• Goal: Quote every line below exactly as it reads.

#### Supplied information ####

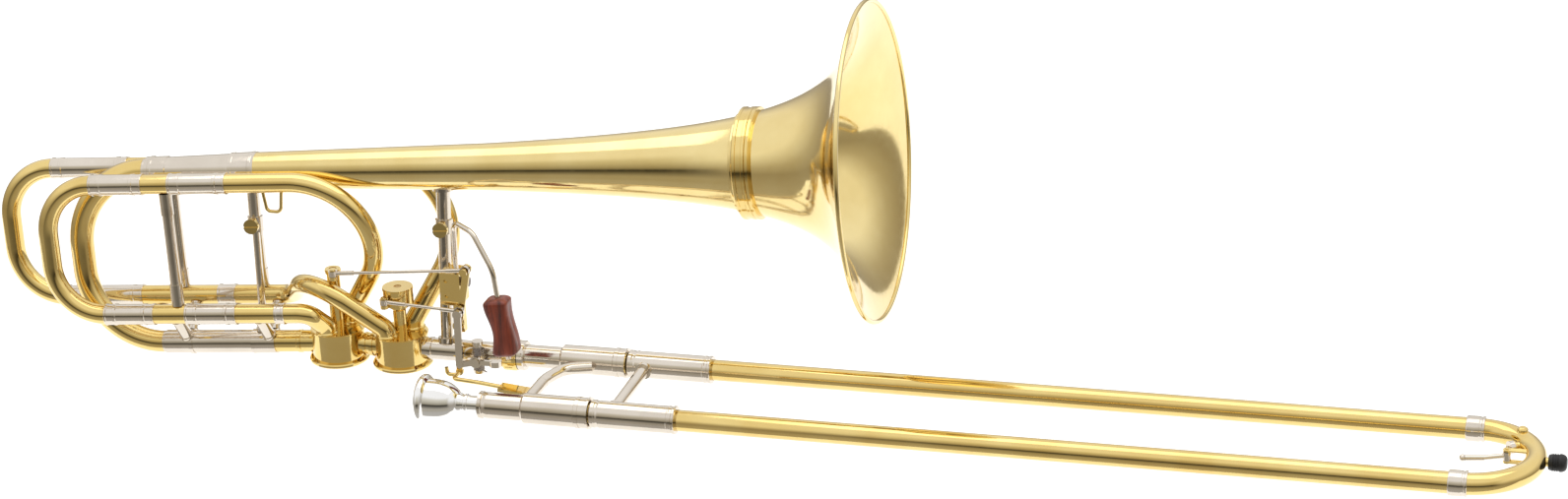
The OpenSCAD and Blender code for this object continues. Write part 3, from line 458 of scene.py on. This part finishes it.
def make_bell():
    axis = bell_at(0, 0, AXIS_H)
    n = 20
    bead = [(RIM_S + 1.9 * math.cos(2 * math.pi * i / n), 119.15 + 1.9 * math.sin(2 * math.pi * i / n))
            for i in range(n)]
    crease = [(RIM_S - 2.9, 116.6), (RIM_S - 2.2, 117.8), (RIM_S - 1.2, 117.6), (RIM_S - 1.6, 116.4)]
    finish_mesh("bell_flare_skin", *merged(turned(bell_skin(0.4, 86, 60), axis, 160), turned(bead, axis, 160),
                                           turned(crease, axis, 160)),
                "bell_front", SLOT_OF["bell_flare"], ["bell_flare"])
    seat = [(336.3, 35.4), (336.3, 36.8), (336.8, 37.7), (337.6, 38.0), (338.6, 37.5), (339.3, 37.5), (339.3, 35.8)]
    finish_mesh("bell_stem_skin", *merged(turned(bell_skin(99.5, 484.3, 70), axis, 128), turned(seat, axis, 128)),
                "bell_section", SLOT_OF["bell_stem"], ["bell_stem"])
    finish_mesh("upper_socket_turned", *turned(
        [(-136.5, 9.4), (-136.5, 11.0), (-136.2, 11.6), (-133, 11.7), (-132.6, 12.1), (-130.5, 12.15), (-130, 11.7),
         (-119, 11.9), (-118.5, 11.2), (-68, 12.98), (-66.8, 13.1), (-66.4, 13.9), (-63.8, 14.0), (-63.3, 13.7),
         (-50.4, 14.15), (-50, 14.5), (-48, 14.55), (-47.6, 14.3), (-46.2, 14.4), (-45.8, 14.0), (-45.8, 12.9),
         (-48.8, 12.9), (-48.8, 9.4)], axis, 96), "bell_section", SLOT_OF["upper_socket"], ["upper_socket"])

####

• Written solution:
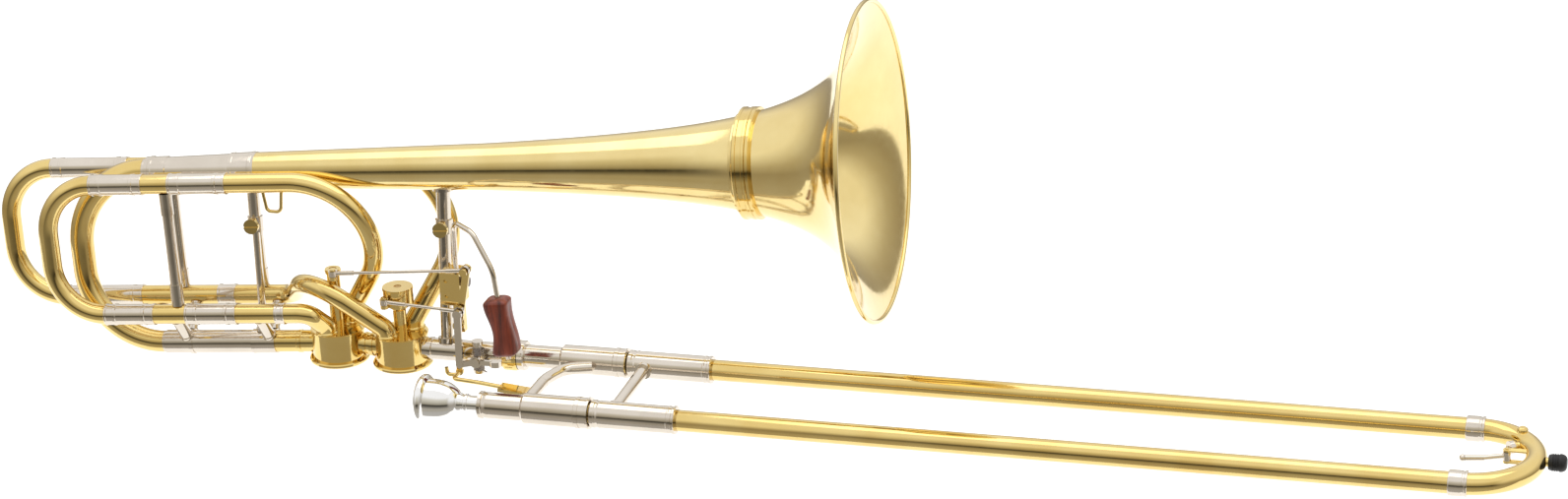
The OpenSCAD and Blender code for this object continues. Write part 3, from line 458 of scene.py on. This part finishes it.
def make_bell():
    axis = bell_at(0, 0, AXIS_H)
    n = 20
    bead = [(RIM_S + 1.9 * math.cos(2 * math.pi * i / n), 119.15 + 1.9 * math.sin(2 * math.pi * i / n))
            for i in range(n)]
    crease = [(RIM_S - 2.9, 116.6), (RIM_S - 2.2, 117.8), (RIM_S - 1.2, 117.6), (RIM_S - 1.6, 116.4)]
    finish_mesh("bell_flare_skin", *merged(turned(bell_skin(0.4, 86, 60), axis, 160), turned(bead, axis, 160),
                                           turned(crease, axis, 160)),
                "bell_front", SLOT_OF["bell_flare"], ["bell_flare"])
    seat = [(336.3, 35.4), (336.3, 36.8), (336.8, 37.7), (337.6, 38.0), (338.6, 37.5), (339.3, 37.5), (339.3, 35.8)]
    finish_mesh("bell_stem_skin", *merged(turned(bell_skin(99.5, 484.3, 70), axis, 128), turned(seat, axis, 128)),
                "bell_section", SLOT_OF["bell_stem"], ["bell_stem"])
    finish_mesh("upper_socket_turned", *turned(
        [(-136.5, 9.4), (-136.5, 11.0), (-136.2, 11.6), (-133, 11.7), (-132.6, 12.1), (-130.5, 12.15), (-130, 11.7),
         (-119, 11.9), (-118.5, 11.2), (-68, 12.98), (-66.8, 13.1), (-66.4, 13.9), (-63.8, 14.0), (-63.3, 13.7),
         (-50.4, 14.15), (-50, 14.5), (-48, 14.55), (-47.6, 14.3), (-46.2, 14.4), (-45.8, 14.0), (-45.8, 12.9),
         (-48.8, 12.9), (-48.8, 9.4)], axis, 96), "bell_section", SLOT_OF["upper_socket"], ["upper_socket"])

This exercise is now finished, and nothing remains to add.